First (finished) kntting project

Knitting is very tricky to learn, in my opinion. I was the only one in the knitting group who so far did not seem to absorb or retain anything of each lesson. I was the slow and special one. I considered asking if anyone minded if I just came and did some cross stitch - just for socialize and work on a craft with the gals.
This week, however, my neighbor took pity on me and sat patiently by my side until things finally sunk in. This lumpy bumpy holey fabulous dishcloth is the result. Its not perfect, but I'm ecstatic - I am learning. Yay!

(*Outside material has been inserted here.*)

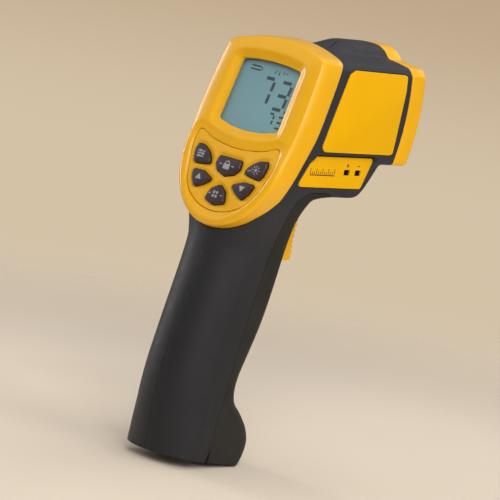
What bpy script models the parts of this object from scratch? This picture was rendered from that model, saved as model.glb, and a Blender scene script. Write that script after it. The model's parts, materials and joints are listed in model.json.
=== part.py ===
"""Pistol-grip infrared thermometer, as the separate pieces it comes apart into.

Frame: +Z up, +Y towards the nose, +X to the user's right; the origin is the bottom centre of the
object's bounding box. Every size below is in millimetres and becomes metres as a mesh is made.
"""

import math

import bmesh
import bpy
from mathutils import Vector

MM = 0.001
GAP = 0.3
WALL = 2.2

# The display face is a plane that leans forward at its top. Points on it are (x, v), v running up it.
FACE_LEAN_DEG = 17.9
FACE_Y = -39.6
FACE_Z = 140.3
BEZEL_DEPTH = 11.5
BEZEL_BULGE = 3.7
BEZEL_CHIN_LOSS = 4.9
BEZEL_TOP_RISE = 5.0
BEZEL_HALF_WIDTH = 30.8
BEZEL_WIDEST = 31.5
BEZEL_TOP = 64.2
BEZEL_CORNER = (29.7, 58.8)
BEZEL_CHIN_CENTRE = 8.0
BEZEL_CHIN_HEIGHT = 37.4
BEZEL_WALL = 2.2
BEZEL_MIDDLE = 12.0
BEZEL_FLOOR = -3.6
BEZEL_FACE = -0.9

HEAD_HALF_WIDTH = 28.0
HEAD_BOTTOM = 148.6
HEAD_TOP = 198.4
HUMP_BASE = 197.6
HUMP_HEIGHT = 5.8
HUMP_SHAPE = ((12.3, 0.0), (10.4, 0.40), (8.2, 0.74), (4.5, 0.95), (0.0, 1.0))
HUMP_RISE = ((-6.0, 0.0), (2.0, 0.08), (8.3, 0.26), (13.4, 0.62), (19.7, 0.86), (27.0, 1.0), (64.0, 1.0))
# Each slit on the hump's rear ramp runs between these two points, on the right of x = 0.
SLIT_ENDS = ((0.9, 22.4, 203.0), (5.4, 10.0, 199.9))

# The nose's front and back edges bow forward: y = peak - bow * ((z - NOSE_MID) / NOSE_HALF) ** 2.
NOSE_MID = 176.0
NOSE_HALF = 27.0
NOSE_FRONT = (60.8, 4.3)
NOSE_BACK = (49.7, 3.8)
NOSE_WALL = 2.6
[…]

Since this one I have made two more almost done cloths. The neighbor who I lovingly refer to as Miss Busybody, since she always has the dirtiest dirt on everyone, and loves to dish it out to everyone else, happened to have a husband gone on TAD this month and was looking for a project. And I made a great teaching project, thankfully.
We noshed on cheese and crackers and I carefully spun neutral tales of domestic satisfaction, studious and respectful children, attentive and romantic spouse, dogs just imperfect enough and house just messy enough to be interesting.
She gave me a cone of cotton yarn that she didn't plan to use. It is cream colored, with some green and red. The color is called "Victorian Christmas". For these purposes, this author has renamed it "Strawberries and Cream Fern." I am sure Jose will be washing dishes with this all year round. Ha!

Sunday, February 1, 2009

dreaming of Thom Yum soup

It has been ages since I posted last. Little Elf was running with my camera and yup, it fell on the floor and doesn't work anymore. I have taken a few pics with my older son's great little camera, which I bought for him when he announced he was joining the photography club and that he needed one really really bad. His life would be over and he would be the laughingstock of the club, unless he had his own digital camera. Well, the club lasted two weeks and now it is mostly my new camera, except that I have to find out where Frankie put all of the attachments.

I have a neighbor whose husband is going to be in Korea for a while. We have been spending more time together and found an awesome Thai place in Zushi that has very reasonable lunches. She got a chicken basil dish (flavorful but not too spicy) and I got a pork stir fry. With that, we ordered a spicy soup which had shrimp floating in it and took the edge off of our winter blahs! I told Jose that I would like to find the cook and kiss him on the lips once. He didn't think that was as funny as Patty found it that day at lunch.

It would seem that the cook is an older Thai man who really does not come out of the kitchen but we can hear his gruff voice calling to the waiter once in a while. The waiter was a young fellow with bleached tips of spiky hair, who appeared to speak Japanese and Thai, and a few words of English, and offered us a small bowl of fresh cilantro for our soup. He remembered people's orders and did not write anything down, and when it came time to pay, he had it all in his head, for both customers in line.

Anyway, the soup was to die for. I dreamed last night, that I was eating the soup at our kitchen table.

Jose and I went back this weekend. The kids refused to come with us so we had a nice lunch together without them.

The place is on the corner, at the end of the "Zushi Ginza" street, at the end of the street where the King's Store and the sushi takeout place and the 100 yen store and bakery are. It is across from another 100 yen store.

Oh, we will be back. We certainly will.